Thursday, November 29, 2018

Life seems hopeless for many

Suicides and drug overdoses pushed up U.S. deaths last year, and drove a continuing decline in how long Americans are expected to live.

For decades, U.S. life expectancy was on the upswing, rising a few months nearly every year. Now it’s trending the other way: It fell in 2015, stayed level in 2016, and declined again last year, the CDC (Center for Disease Control) said. The nation is in the longest period of a generally declining life expectancy since the late 1910s, when World War I and the worst flu pandemic in modern history combined to kill nearly 1 million Americans.

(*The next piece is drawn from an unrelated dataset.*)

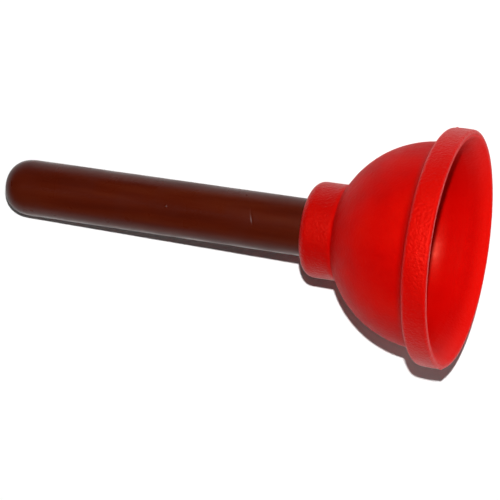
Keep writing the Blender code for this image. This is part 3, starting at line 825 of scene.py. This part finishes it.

The suicide death rate last year was the highest it’s been in at least 50 years, according to U.S. government records. There were more than 47,000 suicides, up from a little under 45,000 the year before. Drug overdose deaths also continued to climb, surpassing 70,000 last year, in the midst of the deadliest drug overdose epidemic in U.S. history. The death rate rose 10 percent from the previous year.
CDC officials did not speculate about what’s behind declining life expectancy, but Dr. William Dietz, a disease prevention expert at George Washington University, sees a sense of hopelessness.
Financial struggles, a widening income gap and divisive politics are all casting a pall over many Americans, he suggested. “I really do believe that people are increasingly hopeless, and that that leads to drug use, it leads potentially to suicide,” he said.